• [WORK TO COMPLETE] In the listing below, find the line that contains "Keep writing the" and the line that contains "return ROW_SHARES[before, column]". Quote both and every line between them, exactly, and nothing more.

• [WORKING DATA]
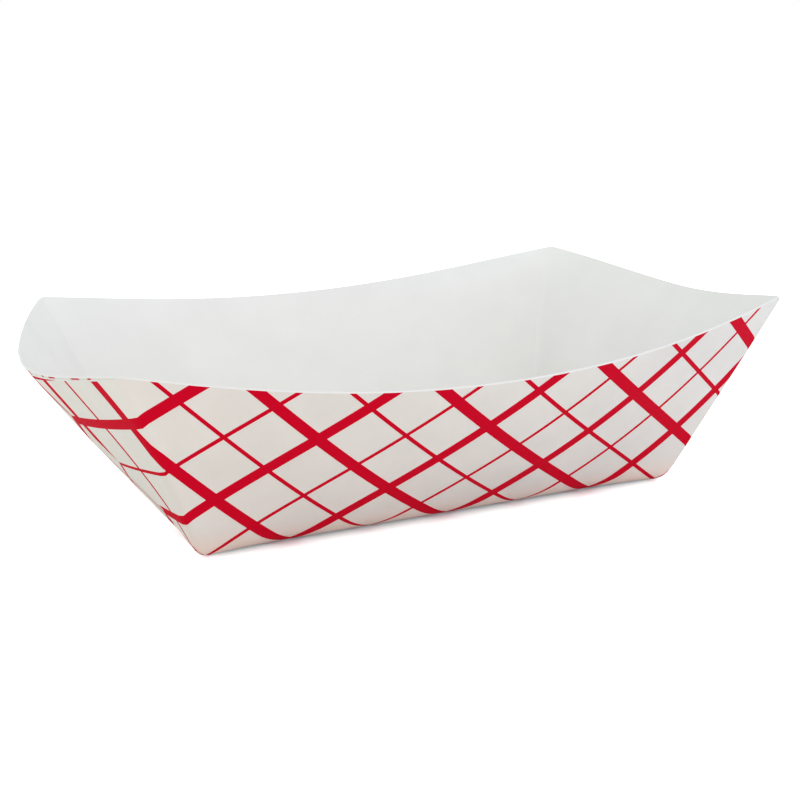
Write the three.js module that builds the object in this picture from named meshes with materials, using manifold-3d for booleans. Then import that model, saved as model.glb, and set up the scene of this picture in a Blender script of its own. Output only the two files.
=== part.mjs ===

==

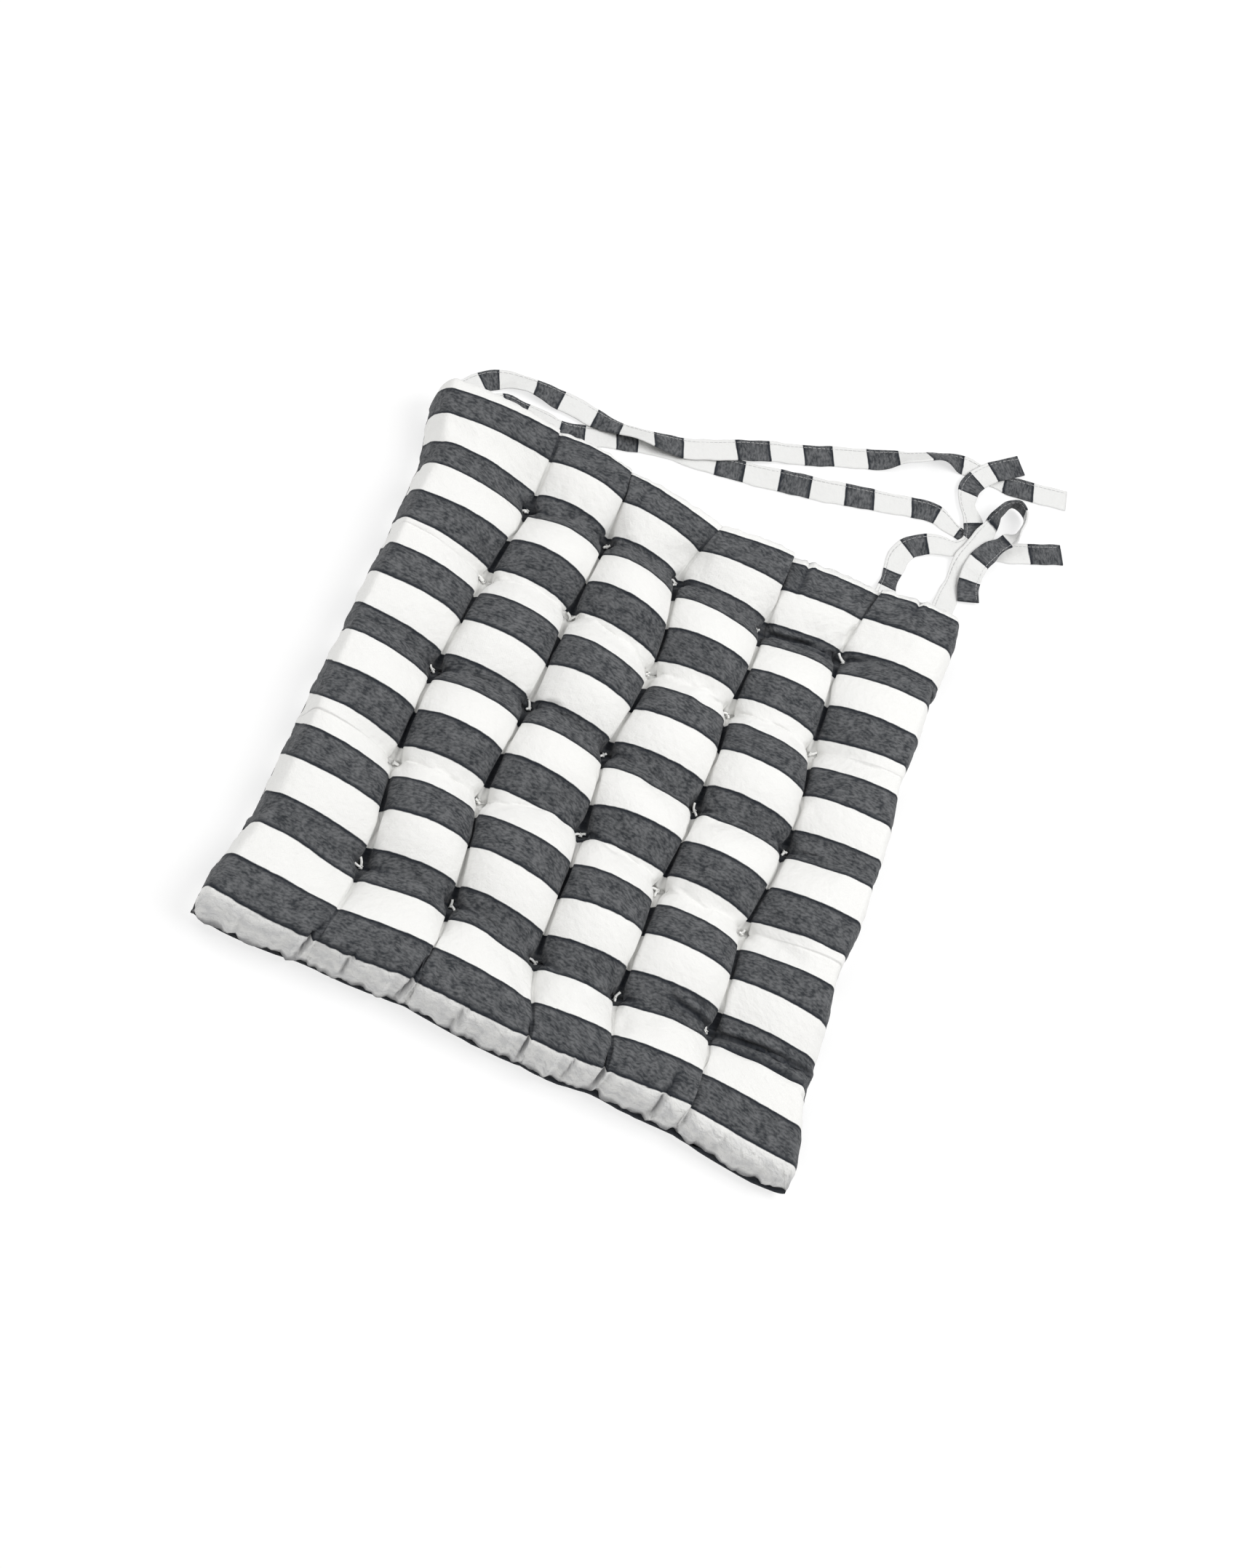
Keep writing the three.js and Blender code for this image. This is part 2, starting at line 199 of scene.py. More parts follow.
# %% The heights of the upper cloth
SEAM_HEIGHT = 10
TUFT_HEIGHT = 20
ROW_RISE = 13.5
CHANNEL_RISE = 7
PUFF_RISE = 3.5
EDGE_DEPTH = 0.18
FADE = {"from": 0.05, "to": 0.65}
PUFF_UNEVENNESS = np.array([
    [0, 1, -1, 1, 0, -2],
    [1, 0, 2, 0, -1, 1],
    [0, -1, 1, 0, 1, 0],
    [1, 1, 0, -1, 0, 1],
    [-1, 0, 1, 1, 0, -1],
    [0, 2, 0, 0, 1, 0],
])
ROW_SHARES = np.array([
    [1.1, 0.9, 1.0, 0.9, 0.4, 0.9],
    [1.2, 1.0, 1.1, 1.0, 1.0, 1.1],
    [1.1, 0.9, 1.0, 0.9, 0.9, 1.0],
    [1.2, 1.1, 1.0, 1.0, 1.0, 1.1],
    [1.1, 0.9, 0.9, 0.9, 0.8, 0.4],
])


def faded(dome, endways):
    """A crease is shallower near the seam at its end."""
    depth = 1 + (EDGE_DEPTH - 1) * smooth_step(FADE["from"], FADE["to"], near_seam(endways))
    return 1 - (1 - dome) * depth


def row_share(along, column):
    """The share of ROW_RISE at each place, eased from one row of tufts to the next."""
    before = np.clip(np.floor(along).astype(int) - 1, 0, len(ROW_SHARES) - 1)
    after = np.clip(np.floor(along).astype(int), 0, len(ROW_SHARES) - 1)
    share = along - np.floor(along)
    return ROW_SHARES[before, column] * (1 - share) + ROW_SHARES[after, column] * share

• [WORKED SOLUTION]
Keep writing the three.js and Blender code for this image. This is part 2, starting at line 199 of scene.py. More parts follow.
# %% The heights of the upper cloth
SEAM_HEIGHT = 10
TUFT_HEIGHT = 20
ROW_RISE = 13.5
CHANNEL_RISE = 7
PUFF_RISE = 3.5
EDGE_DEPTH = 0.18
FADE = {"from": 0.05, "to": 0.65}
PUFF_UNEVENNESS = np.array([
    [0, 1, -1, 1, 0, -2],
    [1, 0, 2, 0, -1, 1],
    [0, -1, 1, 0, 1, 0],
    [1, 1, 0, -1, 0, 1],
    [-1, 0, 1, 1, 0, -1],
    [0, 2, 0, 0, 1, 0],
])
ROW_SHARES = np.array([
    [1.1, 0.9, 1.0, 0.9, 0.4, 0.9],
    [1.2, 1.0, 1.1, 1.0, 1.0, 1.1],
    [1.1, 0.9, 1.0, 0.9, 0.9, 1.0],
    [1.2, 1.1, 1.0, 1.0, 1.0, 1.1],
    [1.1, 0.9, 0.9, 0.9, 0.8, 0.4],
])


def faded(dome, endways):
    """A crease is shallower near the seam at its end."""
    depth = 1 + (EDGE_DEPTH - 1) * smooth_step(FADE["from"], FADE["to"], near_seam(endways))
    return 1 - (1 - dome) * depth


def row_share(along, column):
    """The share of ROW_RISE at each place, eased from one row of tufts to the next."""
    before = np.clip(np.floor(along).astype(int) - 1, 0, len(ROW_SHARES) - 1)
    after = np.clip(np.floor(along).astype(int), 0, len(ROW_SHARES) - 1)
    share = along - np.floor(along)
    return ROW_SHARES[before, column] * (1 - share) + ROW_SHARES[after, column] * share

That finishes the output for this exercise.